The stock’s 52-week high of ₹1,003.90 and low of ₹456.05 illustrate significant volatility, with the current price closer to the upper range but retreating from recent peaks. This volatility, combined with the mixed technical signals, suggests investors should exercise caution and monitor developments closely.
Conclusion: Hold Rating Reflects Balanced View Amid Mixed Signals
The downgrade of Nippon Life India Asset Management Ltd from Buy to Hold encapsulates a comprehensive reassessment across four critical parameters. The company’s quality remains strong, supported by excellent ROE, record quarterly sales, and high institutional ownership.
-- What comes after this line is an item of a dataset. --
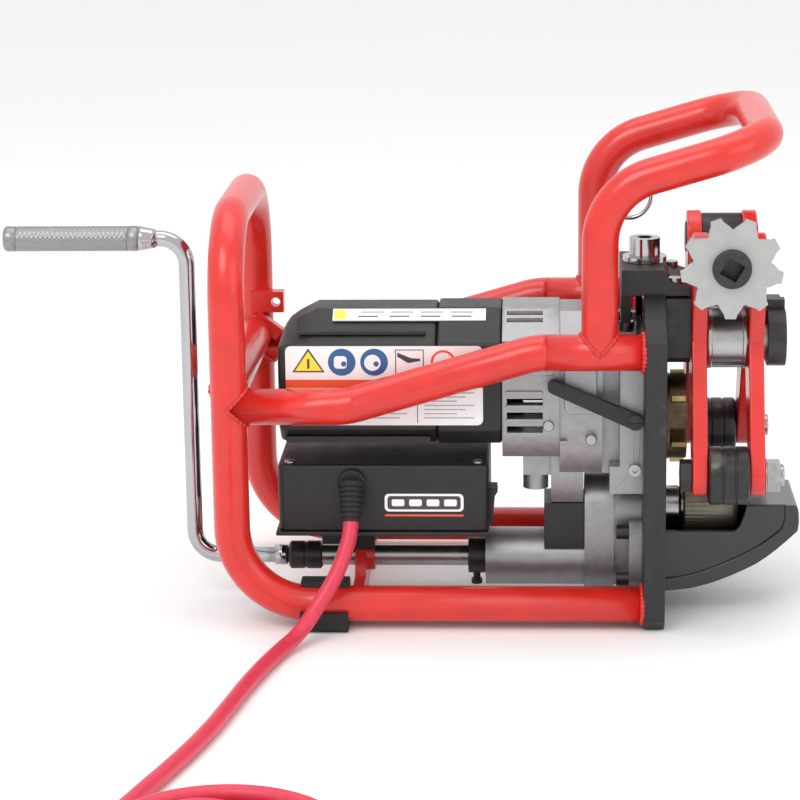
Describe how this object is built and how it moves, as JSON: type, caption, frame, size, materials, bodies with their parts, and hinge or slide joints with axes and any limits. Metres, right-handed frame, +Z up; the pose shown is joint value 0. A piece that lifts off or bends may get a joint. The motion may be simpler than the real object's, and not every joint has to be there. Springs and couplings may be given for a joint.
{
  "type": "portable pipe bevelling machine",
  "caption": "Portable pipe bevelling machine: motor driven milling head behind a thick front plate, tube frame with carry handle, hand crank feed, roller arms drawn by a star wheel, cord.",
  "frame": {"origin": "middle of the front plate's bottom edge, on the floor", "axes": "+X from the crank end towards the pipe, along the cutter spindle; +Z up; +Y away from the control box's cord side"},
  "size_m": [0.5653, 0.724, 0.3585],
  "materials": {
    "frame_red": "gloss",
    "black_paint": "satin",
    "black_plastic": "matte",
    "gloss_black": "gloss",
    "cast_alloy": "satin",
    "steel": "satin",
    "dark_steel": "satin",
    "chrome": "polished",
    "star_zinc": "satin",
    "bronze": "satin",
    "copper": "satin",
    "carbide": "satin",
    "rubber": "matte",
    "cord_red": "matte"
  },
  "bodies": {
    "frame": {"main_frame": "frame_red", "rail_near": "frame_red", "rail_far": "frame_red", "carry_handle": "frame_red", "hang_ring": "chrome", "foot_clips": "rubber", "shaft_support": "frame_red", "hoop_brace": "frame_red", "front_plate": "black_paint", "slide_gibs": "cast_alloy", "slide_screws": "chrome", "top_bracket": "black_paint", "feed_case": "cast_alloy", "feed_case_bolts": "dark_steel", "feed_bushes": "bronze", "depth_stop": "black_paint", "pivot_block": "black_paint", "pivot_pins": "steel", "pivot_tie": "dark_steel", "front_guard": "gloss_black", "control_box": "black_plastic", "box_base": "black_plastic", "box_mount": "rubber", "cord_gland": "rubber", "power_cord": "cord_red", "cord_coil": "cord_red", "plug": "black_plastic"},
    "power_switch": {"power_switch": "black_plastic"},
    "motor_unit": {"motor_housing": "black_plastic", "motor_front": "black_plastic", "vent_housing": "cast_alloy", "gearcase": "cast_alloy", "motor_screws": "steel", "stator": "copper", "bearings": "steel"},
    "armature": {"armature": "copper", "fan": "black_plastic"},
    "cutter": {"spindle": "steel", "cutter_head": "carbide", "cutter_inserts": "carbide"},
    "depth_screw": {"depth_screw": "chrome"},
    "lock_lever": {"lock_lever": "black_paint", "lock_screw": "dark_steel"},
    "crank": {"crank_arm": "chrome", "coupling": "dark_steel", "feed_shaft": "dark_steel", "shaft_collar": "black_paint"},
    "crank_grip": {"crank_grip": "steel"},
    "drive": {"drive_spindle": "steel", "drive_roller": "steel"},
    "near_arm": {"near_arm": "frame_red", "near_roller_bolt": "dark_steel"},
    "near_roller": {"near_roller": "dark_steel"},
    "near_trunnion": {"near_trunnion": "dark_steel"},
    "clamp": {"clamp_screw": "dark_steel", "star_wheel": "star_zinc"},
    "far_arm": {"far_arm": "frame_red", "far_roller_bolt": "dark_steel"},
    "far_roller": {"far_roller": "dark_steel"},
    "far_trunnion": {"far_trunnion": "dark_steel"}
  },
  "joints": [
    {"name": "crank_turn", "type": "hinge", "parent": "frame", "child": "crank", "pos_m": [-0.2, -0.035, 0.033], "axis": [1, 0, 0], "continuous": true},
    {"name": "grip_spin", "type": "hinge", "parent": "crank", "child": "crank_grip", "pos_m": [-0.41, -0.035, 0.268], "axis": [1, 0, 0], "continuous": true},
    {"name": "drive_turn", "type": "hinge", "parent": "frame", "child": "drive", "pos_m": [0, -0.035, 0.071], "axis": [1, 0, 0], "continuous": true},
    {"name": "near_arm_swing", "type": "hinge", "parent": "frame", "child": "near_arm", "pos_m": [0.05, -0.06, 0.201], "axis": [1, 0, 0], "range_deg": [-3.6, 5.9]},
    {"name": "near_trunnion_turn", "type": "hinge", "parent": "near_arm", "child": "near_trunnion", "pos_m": [0.0505, -0.08, 0.26], "axis": [1, 0, 0], "range_deg": [-5.9, 3.6]},
    {"name": "clamp_turn", "type": "hinge", "parent": "near_trunnion", "child": "clamp", "pos_m": [0.0505, -0.08, 0.26], "axis": [0, 1, 0], "range_deg": [-540, 900]},
    {"name": "near_roller_spin", "type": "hinge", "parent": "near_arm", "child": "near_roller", "pos_m": [0.05, -0.106, 0.113], "axis": [1, 0, 0], "continuous": true},
    {"name": "far_arm_swing", "type": "hinge", "parent": "frame", "child": "far_arm", "pos_m": [0.05, -0.01, 0.201], "axis": [1, 0, 0], "range_deg": [-5.9, 3.6]},
    {"name": "far_trunnion_turn", "type": "hinge", "parent": "far_arm", "child": "far_trunnion", "pos_m": [0.0505, 0.01, 0.26], "axis": [1, 0, 0], "range_deg": [-3.6, 5.9]},
    {"name": "far_roller_spin", "type": "hinge", "parent": "far_arm", "child": "far_roller", "pos_m": [0.05, 0.036, 0.113], "axis": [1, 0, 0], "continuous": true},
    {"name": "depth_turn", "type": "hinge", "parent": "frame", "child": "depth_screw", "pos_m": [-0.006, -0.035, 0.26], "axis": [0, 0, 1], "range_deg": [0, 1441]},
    {"name": "depth_slide", "type": "slide", "parent": "frame", "child": "motor_unit", "axis": [0, 0, 1], "range_m": [0, 0.008]},
    {"name": "cutter_turn", "type": "hinge", "parent": "motor_unit", "child": "cutter", "pos_m": [0, -0.035, 0.138], "axis": [1, 0, 0], "continuous": true},
    {"name": "armature_turn", "type": "hinge", "parent": "motor_unit", "child": "armature", "pos_m": [-0.1, -0.035, 0.17], "axis": [1, 0, 0], "continuous": true},
    {"name": "lever_turn", "type": "hinge", "parent": "frame", "child": "lock_lever", "pos_m": [-0.0134, -0.085, 0.1468], "axis": [0, 1, 0], "range_deg": [-50, 5]},
    {"name": "switch_rock", "type": "hinge", "parent": "frame", "child": "power_switch", "pos_m": [-0.117, -0.06, 0.09], "axis": [0, 1, 0], "range_deg": [-4, 4]}
  ],
  "couplings": [
    {"joint": "drive_turn", "follows": "crank_turn", "ratio": -1},
    {"joint": "near_arm_swing", "follows": "clamp_turn", "ratio": 0.0065},
    {"joint": "near_trunnion_turn", "follows": "clamp_turn", "ratio": -0.0065},
    {"joint": "far_arm_swing", "follows": "clamp_turn", "ratio": -0.0065},
    {"joint": "far_trunnion_turn", "follows": "clamp_turn", "ratio": 0.0065},
    {"joint": "depth_turn", "follows": "depth_slide", "rad_per_m": 3141.6},
    {"joint": "armature_turn", "follows": "cutter_turn", "ratio": -4}
  ]
}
However, valuation metrics indicate the stock is trading at a premium, with a high P/B ratio and PEG ratio signalling potential overvaluation.
Financial trends remain positive but show signs of moderating profit growth relative to price appreciation. Most notably, technical indicators have shifted from bullish to mildly bullish or bearish in some cases, reflecting a loss of upward momentum and recent price declines.
Investors are advised to weigh these factors carefully. While Nippon Life India Asset Management continues to be a fundamentally sound company with strong long-term prospects, the current market environment and valuation levels warrant a more cautious stance, justifying the Hold rating until clearer signals emerge.